As far as nuclear-powered submarines are concerned, the Indian Navy’s ambitions of inducting six of them by the end of this decade also seems to be faltering, as there are no firm orders for the fifth and sixth nuclear submarines. The first Arihant-class nuclear submarine is already operational and the second, INS Arighat, is under sea trials. The third, yet to be named, was launched early last year and will take time to complete sea trials. If all goes well, INS Arighat will be made operational by the end of next year, and the third sub by the end of 2027 or 2028.
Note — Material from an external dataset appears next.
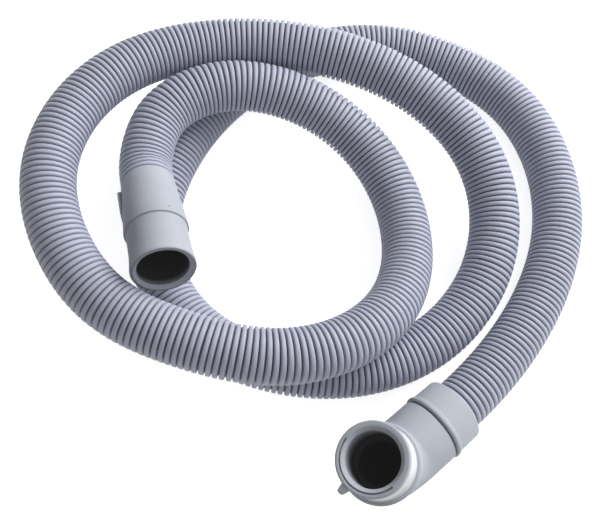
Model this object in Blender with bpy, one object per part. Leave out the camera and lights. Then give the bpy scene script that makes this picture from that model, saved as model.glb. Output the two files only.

Meanwhile, the third Russian nuclear submarine, proposed to be on a ten-year lease, is under preparation in a Russian shipyard and is expected to be delivered by the middle of next year. The Indian Navy had acquired the first nuclear submarine, INS Chakra-1, on a ten-year lease in the late eighties and the second nuclear submarine INS Chakra-2 was returned to Russia ten months before the completion of ten-year lease last year. India is also reported to be negotiating for a fourth nuclear submarine on a ten-year lease, but no final agreement has been reached. Even if the third nuclear submarine is cleared for induction on a ten-year lease, India would have three indigenous nuclear submarines and two Russian subs on lease. Thus, a maximum of five nuclear submarines are expected to be in the Indian naval fleet by the end of the current decade. Along with this, the Navy can have at most nine diesel submarines, including the three extra Scorpene submarines that the Defence Acquisition Council cleared last June.
The Indian Navy thus can have a maximum of 14 submarines, including five nuclear subs, by the end of this decade — down from the current fleet strength of 17. This presents a gloomy picture as the Indian Navy submarine fleet requires expansion in view of the rising challenge from Sino-Pakistan axis in the Indian Ocean and the need to patrol this huge maritime area.